Anne-Laure Jumet : On continue à être très présent sur cette actualité avec un double regard. C’est important de le souligner, côté ukrainien et côté russe. En Ukraine, nous avons installé depuis le 1ᵉʳ novembre un bureau à Kiev. Des journalistes de Radio France s’y succèdent tous les deux mois et en ce moment, c’est Agathe Mahuet qui occupe le poste. Elle est en reportage à Kherson en ce moment. Vous entendrez d’ailleurs son sujet dans la matinale de demain. En Russie, c’est notre correspondant à Moscou, Sylvain Tronchet, qui nous éclaire aussi très régulièrement sur nos ondes sur cette guerre.

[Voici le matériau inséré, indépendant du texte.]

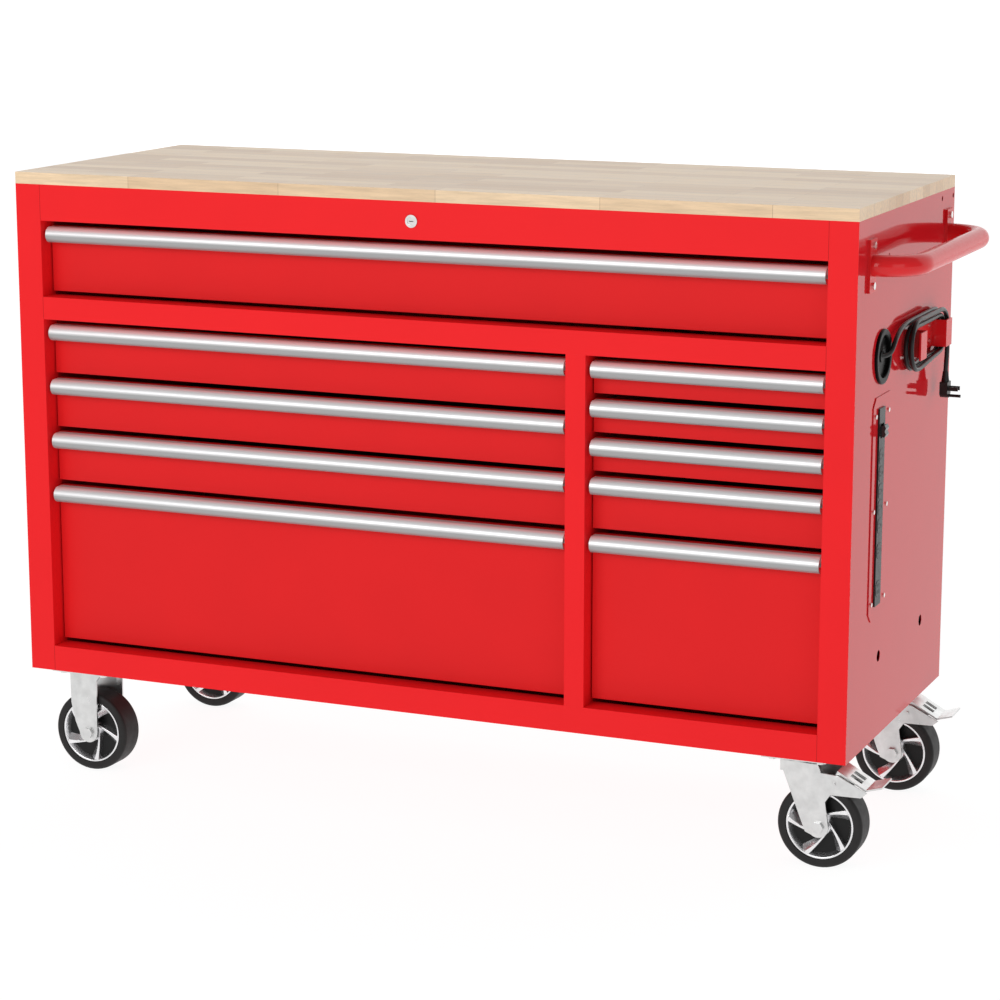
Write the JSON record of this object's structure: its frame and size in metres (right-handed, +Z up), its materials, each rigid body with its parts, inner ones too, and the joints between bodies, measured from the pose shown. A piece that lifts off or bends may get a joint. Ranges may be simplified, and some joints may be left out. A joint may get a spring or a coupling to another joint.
{
  "type": "rolling tool chest",
  "caption": "Wide rolling tool chest with a full-width top drawer over two banks of drawers, wood worktop, push handle, power strip and casters.",
  "frame": {"origin": "on the floor under the middle of the chest's box, handle included, cord and plug left out", "axes": "+Z up, -Y out of the drawer fronts, +X towards the push handle"},
  "size_m": [1.502, 0.552, 1.017],
  "materials": {
    "butcher_block": "oiled",
    "red_enamel": "gloss",
    "red_drawer_enamel": "gloss",
    "satin_aluminium": "satin",
    "zinc_slide_steel": "satin",
    "nickel_plate": "polished",
    "black_strip_plastic": "matte",
    "black_grommet_plastic": "satin",
    "black_cord_jacket": "satin",
    "zinc_plated_steel": "satin",
    "caster_tyre": "matte",
    "polished_rim": "polished"
  },
  "bodies": {
    "cabinet": {"worktop": "butcher_block", "cabinet_shell": "red_enamel", "front_frame": "red_enamel", "centre_partition": "red_enamel", "slide_rails_fixed": "zinc_slide_steel", "push_handle": "red_enamel", "cabinet_screws": "nickel_plate", "lock_housing": "nickel_plate", "power_strip": "black_strip_plastic", "cord_grommet": "black_grommet_plastic", "cord_hanger": "red_enamel", "power_cord": "black_cord_jacket", "cord_coil": "black_cord_jacket", "cord_plug": "black_cord_jacket", "caster_mounts": "zinc_plated_steel"},
    "lock_cylinder": {"lock_cylinder": "nickel_plate"},
    "lock_bar": {"lock_bar": "zinc_slide_steel"},
    "power_switch": {"power_switch": "black_strip_plastic"},
    "swivel_caster_front": {"swivel_fork_front": "zinc_plated_steel"},
    "brake_pedal_front": {"brake_pedal_front": "zinc_plated_steel"},
    "swivel_caster_rear": {"swivel_fork_rear": "zinc_plated_steel"},
    "brake_pedal_rear": {"brake_pedal_rear": "zinc_plated_steel"},
    "wheel_front_left": {"tyre_front_left": "caster_tyre", "rim_front_left": "polished_rim"},
    "wheel_rear_left": {"tyre_rear_left": "caster_tyre", "rim_rear_left": "polished_rim"},
    "wheel_front_right": {"tyre_front_right": "caster_tyre", "rim_front_right": "polished_rim"},
    "wheel_rear_right": {"tyre_rear_right": "caster_tyre", "rim_rear_right": "polished_rim"},
    "drawer_top": {"drawer_top": "red_drawer_enamel", "pull_top": "satin_aluminium"},
    "slide_top": {"slide_middle_top": "zinc_slide_steel"},
    "drawer_left_1": {"drawer_left_1": "red_drawer_enamel", "pull_left_1": "satin_aluminium"},
    "slide_left_1": {"slide_middle_left_1": "zinc_slide_steel"},
    "drawer_left_2": {"drawer_left_2": "red_drawer_enamel", "pull_left_2": "satin_aluminium"},
    "slide_left_2": {"slide_middle_left_2": "zinc_slide_steel"},
    "drawer_left_3": {"drawer_left_3": "red_drawer_enamel", "pull_left_3": "satin_aluminium"},
    "slide_left_3": {"slide_middle_left_3": "zinc_slide_steel"},
    "drawer_left_4": {"drawer_left_4": "red_drawer_enamel", "pull_left_4": "satin_aluminium"},
    "slide_left_4": {"slide_middle_left_4": "zinc_slide_steel"},
    "drawer_right_1": {"drawer_right_1": "red_drawer_enamel", "pull_right_1": "satin_aluminium"},
    "slide_right_1": {"slide_middle_right_1": "zinc_slide_steel"},
    "drawer_right_2": {"drawer_right_2": "red_drawer_enamel", "pull_right_2": "satin_aluminium"},
    "slide_right_2": {"slide_middle_right_2": "zinc_slide_steel"},
    "drawer_right_3": {"drawer_right_3": "red_drawer_enamel", "pull_right_3": "satin_aluminium"},
    "slide_right_3": {"slide_middle_right_3": "zinc_slide_steel"},
    "drawer_right_4": {"drawer_right_4": "red_drawer_enamel", "pull_right_4": "satin_aluminium"},
    "slide_right_4": {"slide_middle_right_4": "zinc_slide_steel"},
    "drawer_right_5": {"drawer_right_5": "red_drawer_enamel", "pull_right_5": "satin_aluminium"},
    "slide_right_5": {"slide_middle_right_5": "zinc_slide_steel"}
  },
  "joints": [
    {"name": "lock_turn", "type": "hinge", "parent": "cabinet", "child": "lock_cylinder", "pos_m": [-0.04, -0.274, 0.9675], "axis": [0, -1, 0], "range_deg": [0, 90]},
    {"name": "lock_bar_lift", "type": "slide", "parent": "cabinet", "child": "lock_bar", "axis": [0, 0, 1], "range_m": [0, 0.0113]},
    {"name": "power_switch_rock", "type": "hinge", "parent": "cabinet", "child": "power_switch", "pos_m": [0.669, -0.1355, 0.669], "axis": [0, 1, 0], "range_deg": [-8, 8]},
    {"name": "swivel_front", "type": "hinge", "parent": "cabinet", "child": "swivel_caster_front", "pos_m": [0.587, -0.209, 0.121], "axis": [0, 0, 1], "continuous": true},
    {"name": "brake_pedal_front_press", "type": "hinge", "parent": "swivel_caster_front", "child": "brake_pedal_front", "pos_m": [0.644, -0.209, 0.139], "axis": [0, 1, 0], "range_deg": [0, 12]},
    {"name": "swivel_rear", "type": "hinge", "parent": "cabinet", "child": "swivel_caster_rear", "pos_m": [0.587, 0.211, 0.121], "axis": [0, 0, 1], "continuous": true},
    {"name": "brake_pedal_rear_press", "type": "hinge", "parent": "swivel_caster_rear", "child": "brake_pedal_rear", "pos_m": [0.644, 0.211, 0.139], "axis": [0, 1, 0], "range_deg": [0, 12]},
    {"name": "wheel_front_left_spin", "type": "hinge", "parent": "cabinet", "child": "wheel_front_left", "pos_m": [-0.665, -0.209, 0.0675], "axis": [0, 1, 0], "continuous": true},
    {"name": "wheel_rear_left_spin", "type": "hinge", "parent": "cabinet", "child": "wheel_rear_left", "pos_m": [-0.665, 0.211, 0.0675], "axis": [0, 1, 0], "continuous": true},
    {"name": "wheel_front_right_spin", "type": "hinge", "parent": "swivel_caster_front", "child": "wheel_front_right", "pos_m": [0.6205, -0.209, 0.0675], "axis": [0, 1, 0], "continuous": true},
    {"name": "wheel_rear_right_spin", "type": "hinge", "parent": "swivel_caster_rear", "child": "wheel_rear_right", "pos_m": [0.6205, 0.211, 0.0675], "axis": [0, 1, 0], "continuous": true},
    {"name": "drawer_top_slide", "type": "slide", "parent": "cabinet", "child": "drawer_top", "axis": [0, -1, 0], "range_m": [0, 0.44]},
    {"name": "slide_middle_top_travel", "type": "slide", "parent": "cabinet", "child": "slide_top", "axis": [0, -1, 0], "range_m": [0, 0.22]},
    {"name": "drawer_left_1_slide", "type": "slide", "parent": "cabinet", "child": "drawer_left_1", "axis": [0, -1, 0], "range_m": [0, 0.44]},
    {"name": "slide_middle_left_1_travel", "type": "slide", "parent": "cabinet", "child": "slide_left_1", "axis": [0, -1, 0], "range_m": [0, 0.22]},
    {"name": "drawer_left_2_slide", "type": "slide", "parent": "cabinet", "child": "drawer_left_2", "axis": [0, -1, 0], "range_m": [0, 0.44]},
    {"name": "slide_middle_left_2_travel", "type": "slide", "parent": "cabinet", "child": "slide_left_2", "axis": [0, -1, 0], "range_m": [0, 0.22]},
    {"name": "drawer_left_3_slide", "type": "slide", "parent": "cabinet", "child": "drawer_left_3", "axis": [0, -1, 0], "range_m": [0, 0.44]},
    {"name": "slide_middle_left_3_travel", "type": "slide", "parent": "cabinet", "child": "slide_left_3", "axis": [0, -1, 0], "range_m": [0, 0.22]},
    {"name": "drawer_left_4_slide", "type": "slide", "parent": "cabinet", "child": "drawer_left_4", "axis": [0, -1, 0], "range_m": [0, 0.44]},
    {"name": "slide_middle_left_4_travel", "type": "slide", "parent": "cabinet", "child": "slide_left_4", "axis": [0, -1, 0], "range_m": [0, 0.22]},
    {"name": "drawer_right_1_slide", "type": "slide", "parent": "cabinet", "child": "drawer_right_1", "axis": [0, -1, 0], "range_m": [0, 0.44]},
    {"name": "slide_middle_right_1_travel", "type": "slide", "parent": "cabinet", "child": "slide_right_1", "axis": [0, -1, 0], "range_m": [0, 0.22]},
    {"name": "drawer_right_2_slide", "type": "slide", "parent": "cabinet", "child": "drawer_right_2", "axis": [0, -1, 0], "range_m": [0, 0.44]},
    {"name": "slide_middle_right_2_travel", "type": "slide", "parent": "cabinet", "child": "slide_right_2", "axis": [0, -1, 0], "range_m": [0, 0.22]},
    {"name": "drawer_right_3_slide", "type": "slide", "parent": "cabinet", "child": "drawer_right_3", "axis": [0, -1, 0], "range_m": [0, 0.44]},
    {"name": "slide_middle_right_3_travel", "type": "slide", "parent": "cabinet", "child": "slide_right_3", "axis": [0, -1, 0], "range_m": [0, 0.22]},
    {"name": "drawer_right_4_slide", "type": "slide", "parent": "cabinet", "child": "drawer_right_4", "axis": [0, -1, 0], "range_m": [0, 0.44]},
    {"name": "slide_middle_right_4_travel", "type": "slide", "parent": "cabinet", "child": "slide_right_4", "axis": [0, -1, 0], "range_m": [0, 0.22]},
    {"name": "drawer_right_5_slide", "type": "slide", "parent": "cabinet", "child": "drawer_right_5", "axis": [0, -1, 0], "range_m": [0, 0.44]},
    {"name": "slide_middle_right_5_travel", "type": "slide", "parent": "cabinet", "child": "slide_right_5", "axis": [0, -1, 0], "range_m": [0, 0.22]}
  ],
  "couplings": [
    {"joint": "lock_turn", "follows": "lock_bar_lift", "rad_per_m": 138.84},
    {"joint": "slide_middle_top_travel", "follows": "drawer_top_slide", "ratio": 0.5},
    {"joint": "slide_middle_left_1_travel", "follows": "drawer_left_1_slide", "ratio": 0.5},
    {"joint": "slide_middle_left_2_travel", "follows": "drawer_left_2_slide", "ratio": 0.5},
    {"joint": "slide_middle_left_3_travel", "follows": "drawer_left_3_slide", "ratio": 0.5},
    {"joint": "slide_middle_left_4_travel", "follows": "drawer_left_4_slide", "ratio": 0.5},
    {"joint": "slide_middle_right_1_travel", "follows": "drawer_right_1_slide", "ratio": 0.5},
    {"joint": "slide_middle_right_2_travel", "follows": "drawer_right_2_slide", "ratio": 0.5},
    {"joint": "slide_middle_right_3_travel", "follows": "drawer_right_3_slide", "ratio": 0.5},
    {"joint": "slide_middle_right_4_travel", "follows": "drawer_right_4_slide", "ratio": 0.5},
    {"joint": "slide_middle_right_5_travel", "follows": "drawer_right_5_slide", "ratio": 0.5}
  ]
}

Depuis le déclenchement du conflit le 24 février dernier, nous avons eu entre une et trois équipes sur le terrain, avec des binômes constitués d’un journaliste et d’un technicien à chaque fois. Ce qui fait que beaucoup de journalistes de la rédaction internationale sont allés en Ukraine et ont désormais une expertise sur ce conflit qui permet d’évaluer rapidement de Paris l’importance d’une information. Et nous sommes aussi épaulés ici, à la Maison de la radio, par deux collaborateurs qui ont l’un fuit la Russie et l’autre l’Ukraine. Un journaliste russe, Denis Kataev, et une traductrice ukrainienne, Anna Ognyanyk, dont l’aide est très précieuse pour notre travail au quotidien sur cette guerre. Et puis, en dehors des journaux, des invités, des émissions très nombreuses sur le sujet, nous avons lancé un podcast intitulé tout simplement « Guerre en Ukraine« , un podcast Radio France dont c’était lundi le 100ᵉ numéro coordonné présenté par Isabelle Labeyrie et lancé initialement par Grégory Philipps. Deux épisodes sont mis en ligne chaque semaine, les lundis et les jeudis soirs.

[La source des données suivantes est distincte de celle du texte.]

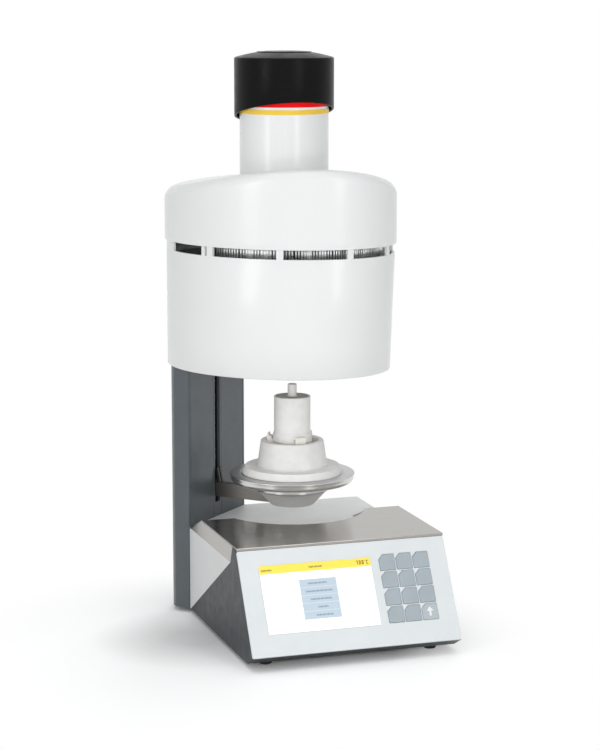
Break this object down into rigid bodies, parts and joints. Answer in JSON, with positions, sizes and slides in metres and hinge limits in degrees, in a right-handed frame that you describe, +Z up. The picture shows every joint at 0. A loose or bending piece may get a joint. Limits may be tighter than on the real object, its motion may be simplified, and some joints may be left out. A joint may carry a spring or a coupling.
{
  "type": "dental press furnace",
  "caption": "Dental ceramic press furnace with lift table, heated head on a corner column, and sloped control panel",
  "frame": {"origin": "middle of the outline on the bench plane", "axes": "+Z up, +Y to the rear, +X to the right of someone facing the control panel"},
  "size_m": [0.3042, 0.4325, 0.772],
  "materials": {
    "housing_dark": "textured powder-coated moulding",
    "housing_light": "fine satin lacquer",
    "panel_light": "satin lacquer",
    "tray_steel": "brushed stainless sheet",
    "display_glass": "lit display under clear glass",
    "key_grey": "fine satin moulding",
    "board_green": "solder resist",
    "foot_rubber": "matt rubber",
    "zinc_sheet": "zinc-plated sheet",
    "black_plastic": "matt black moulding",
    "switch_red": "glossy moulding",
    "column_coat": "semi-gloss coating on an extrusion",
    "steel_ground": "ground steel",
    "alu_turned": "fine-turned, satin",
    "arm_brushed": "brushed",
    "ceramic_white": "pressed ceramic fibre",
    "ceramic_cream": "fired ceramic",
    "investment_white": "cast investment",
    "pin_white": "smooth fired alumina",
    "seal_fibre": "woven glass-fibre rope",
    "shell_white": "semi-gloss white powder coating",
    "element_wire": "oxidised resistance wire",
    "cap_black": "satin black moulding",
    "signal_print": "yellow ring and red band"
  },
  "bodies": {
    "base": {"base_tub": "housing_dark", "deck_body": "housing_light", "steel_tray": "tray_steel", "front_panel": "panel_light", "touch_display": "display_glass", "keypad_board": "board_green", "foot_pads": "foot_rubber", "main_board": "board_green", "power_supply": "zinc_sheet", "mains_inlet": "black_plastic", "power_switch": "black_plastic", "air_port": "steel_ground", "column_profile": "column_coat", "column_bolts": "steel_ground", "guide_rail": "steel_ground", "screw_bearings": "alu_turned", "lift_motor": "black_plastic", "slot_seal": "black_plastic", "head_base_plate": "zinc_sheet", "head_bracket": "steel_ground", "chamber_seal": "seal_fibre", "head_shell": "shell_white", "chamber_can": "zinc_sheet", "chamber_insulation": "ceramic_white", "heating_muffle": "ceramic_cream", "heating_element": "element_wire", "chamber_lid": "ceramic_white", "head_deck": "zinc_sheet", "heat_shield": "zinc_sheet", "bridge_posts": "steel_ground", "head_bridge": "zinc_sheet", "press_cylinder": "alu_turned", "head_cover": "shell_white", "neck_tube": "shell_white", "signal_rings": "signal_print", "cap": "cap_black"},
    "lift": {"guide_carriage": "steel_ground", "lift_arm": "arm_brushed", "arm_gusset": "black_plastic", "table_bowl": "alu_turned", "insulating_base": "ceramic_white", "muffle_stand": "ceramic_white", "stand_ring": "ceramic_cream", "investment_cylinder": "investment_white"},
    "pin": {"press_pin": "pin_white"},
    "press": {"press_rod": "steel_ground"},
    "screw": {"lead_screw": "steel_ground"},
    "rocker": {"switch_rocker": "switch_red"},
    "key_1_cap": {"key_1": "key_grey"},
    "key_2_cap": {"key_2": "key_grey"},
    "key_3_cap": {"key_3": "key_grey"},
    "key_4_cap": {"key_4": "key_grey"},
    "key_5_cap": {"key_5": "key_grey"},
    "key_6_cap": {"key_6": "key_grey"},
    "key_7_cap": {"key_7": "key_grey"},
    "key_8_cap": {"key_8": "key_grey"},
    "key_9_cap": {"key_9": "key_grey"},
    "key_10_cap": {"key_10": "key_grey"},
    "key_11_cap": {"key_11": "key_grey"},
    "key_12_cap": {"key_12": "key_grey"}
  },
  "joints": [
    {"name": "lift_slide", "type": "slide", "parent": "base", "child": "lift", "axis": [0, 0, 1], "range_m": [0, 0.147]},
    {"name": "screw_turn", "type": "hinge", "parent": "base", "child": "screw", "pos_m": [-0.06962, 0.17337, 0.3], "axis": [0, 0, 1], "range_deg": [0, 5295]},
    {"name": "press_slide", "type": "slide", "parent": "base", "child": "press", "axis": [0, 0, -1], "range_m": [0, 0.015]},
    {"name": "pin_slide", "type": "slide", "parent": "lift", "child": "pin", "axis": [0, 0, -1], "range_m": [0, 0.015]},
    {"name": "rocker_tilt", "type": "hinge", "parent": "base", "child": "rocker", "pos_m": [0.05016, 0.19199, 0.04], "axis": [1, 0, 0], "range_deg": [-12, 0]},
    {"name": "key_1_press", "type": "slide", "parent": "base", "child": "key_1_cap", "axis": [0, 0.8625, -0.5061], "range_m": [0, 0.0008], "stiffness_N_per_m": 400, "springref_m": -0.0005},
    {"name": "key_2_press", "type": "slide", "parent": "base", "child": "key_2_cap", "axis": [0, 0.8625, -0.5061], "range_m": [0, 0.0008], "stiffness_N_per_m": 400, "springref_m": -0.0005},
    {"name": "key_3_press", "type": "slide", "parent": "base", "child": "key_3_cap", "axis": [0, 0.8625, -0.5061], "range_m": [0, 0.0008], "stiffness_N_per_m": 400, "springref_m": -0.0005},
    {"name": "key_4_press", "type": "slide", "parent": "base", "child": "key_4_cap", "axis": [0, 0.8625, -0.5061], "range_m": [0, 0.0008], "stiffness_N_per_m": 400, "springref_m": -0.0005},
    {"name": "key_5_press", "type": "slide", "parent": "base", "child": "key_5_cap", "axis": [0, 0.8625, -0.5061], "range_m": [0, 0.0008], "stiffness_N_per_m": 400, "springref_m": -0.0005},
    {"name": "key_6_press", "type": "slide", "parent": "base", "child": "key_6_cap", "axis": [0, 0.8625, -0.5061], "range_m": [0, 0.0008], "stiffness_N_per_m": 400, "springref_m": -0.0005},
    {"name": "key_7_press", "type": "slide", "parent": "base", "child": "key_7_cap", "axis": [0, 0.8625, -0.5061], "range_m": [0, 0.0008], "stiffness_N_per_m": 400, "springref_m": -0.0005},
    {"name": "key_8_press", "type": "slide", "parent": "base", "child": "key_8_cap", "axis": [0, 0.8625, -0.5061], "range_m": [0, 0.0008], "stiffness_N_per_m": 400, "springref_m": -0.0005},
    {"name": "key_9_press", "type": "slide", "parent": "base", "child": "key_9_cap", "axis": [0, 0.8625, -0.5061], "range_m": [0, 0.0008], "stiffness_N_per_m": 400, "springref_m": -0.0005},
    {"name": "key_10_press", "type": "slide", "parent": "base", "child": "key_10_cap", "axis": [0, 0.8625, -0.5061], "range_m": [0, 0.0008], "stiffness_N_per_m": 400, "springref_m": -0.0005},
    {"name": "key_11_press", "type": "slide", "parent": "base", "child": "key_11_cap", "axis": [0, 0.8625, -0.5061], "range_m": [0, 0.0008], "stiffness_N_per_m": 400, "springref_m": -0.0005},
    {"name": "key_12_press", "type": "slide", "parent": "base", "child": "key_12_cap", "axis": [0, 0.8625, -0.5061], "range_m": [0, 0.0008], "stiffness_N_per_m": 400, "springref_m": -0.0005}
  ],
  "couplings": [
    {"joint": "screw_turn", "follows": "lift_slide", "rad_per_m": 628.32},
    {"joint": "pin_slide", "follows": "press_slide", "ratio": 1}
  ]
}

Emmanuelle Daviet : Et je précise d’ailleurs que ce podcast est plébiscité par les auditeurs qui nous écrivent à son sujet.
On termine avec la Coupe du monde de football au Qatar. Cet évènement sportif suscite de très nombreuses critiques et des auditeurs auraient tout simplement souhaité que vous boycottiez cet événement. Quelle couverture éditoriale est prévue sur votre antenne pour relater cette Coupe du monde et que vous inspirent ces remarques d’auditeurs ?

Anne-Laure Jumet : Alors nous, on a décidé ici à Radio France, de ne pas boycotter le Mondial. C’est, comme vous le disiez, un événement sportif, une actualité tous les quatre ans que nous traitons donc comme une actualité sur nos antennes. Ça ne nous empêche pas d’ailleurs de nous poser des questions sur le sujet. Vous avez peut être entendu au début du journal de 18h ce soir, on a questionné la déclaration d’Emmanuel Macron qui estime qu’il ne faut pas politiser le sport. Comme vous le savez aussi à France Culture, nous ne relatons pas les résultats sportifs. Nous nous intéressons au sport sous un angle sociétal, sociologique, géopolitique. Et c’est ainsi que nous abordons ce Mondial qui se tient au Qatar. Vous avez peut être entendu aussi aujourd’hui dans le journal de 12 h 30, des témoignages de migrants travaillant dans les stades au Qatar qui témoignent de la dureté des conditions de travail pour un salaire extrêmement faible. Plusieurs sujets seront diffusés également ce week-end et en début de semaine dans nos journaux pour aborder les différents aspects de ce Mondial : l’influence du Qatar, les produits dérivés fabriqués en Chine ou encore la sécurité de ce Mondial sous-traitée à d’autres pays dont la Turquie. Sur notre site Internet, vous pourrez lire samedi (19 novembre) un épisode de la série Stadium, consacré aux stades du Qatar et aux critiques qui les accompagnent. Et puis du côté des programmes, Cultures Monde consacre toute cette semaine ses émissions à ce « Mondial de toutes les dérives ». Ce soir à 21h Géographie à la carte, consacré au Qatar. Et puis pour revenir à notre interrogation du début, je vous renvoie aux pieds sur terre de ce mercredi 16 novembre avec des témoignages de férus de football qui ont décidé de boycotter cette Coupe du Monde.